過去には1961年の大火で壊滅的被害を受けていたベルエア。その時は約500軒の家屋が全焼したが、今回は全焼4軒で半焼を含めても被害に遭ったのは12軒と報じられている。このたびの勝因は消防隊員ばかりか兵士らも各種の救援活動にあたり、何といってもヘリコプターや小型飛行機が空から徹底した消火活動を行い、多数の消火ドローンが宙を舞ったことにありそうだ。それでも細かい所の消火活動や鎮火の確認は消防士が責任を持って行っており、それはLA郡・同市の消防局が一丸となってのまさに威信をかけた真剣かつ懸命な作業。labilingualさんは「よく行くマーケットに待機中の消防車がたくさん停まっていて、差し入れを手に少し話を聞きました。隊員の皆さんには心から感謝しています。あれだけの被害で収まったのはすべて彼らのおかげです」と語っている。
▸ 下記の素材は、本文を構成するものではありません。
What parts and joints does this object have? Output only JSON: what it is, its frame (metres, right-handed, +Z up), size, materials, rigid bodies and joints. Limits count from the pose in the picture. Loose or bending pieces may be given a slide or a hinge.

大富豪やハリウッドセレブが多数暮らすこのエリア。そして焼け落ちるのではないかと非常に心配されたゲティ・センターも、懸命な消火活動によりなんとか無事であった。車庫に置いて来ざるを得なかったコレクションの愛車も含め1世帯ごとの資産は想像を絶するものがあり、住民の強い不安と並行して保険会社もかなり慌てているとも報じられた。全米市民が固唾を飲んでテレビの画面を見守ったベルエアを襲った大火災「Skirball Fire」だが、全焼4軒との報道には最新の消火システムや隊員の作業能力の高さに驚く一方、ベルエアだからここまで頑張ってもらえたのだろうという印象も拭いきれない。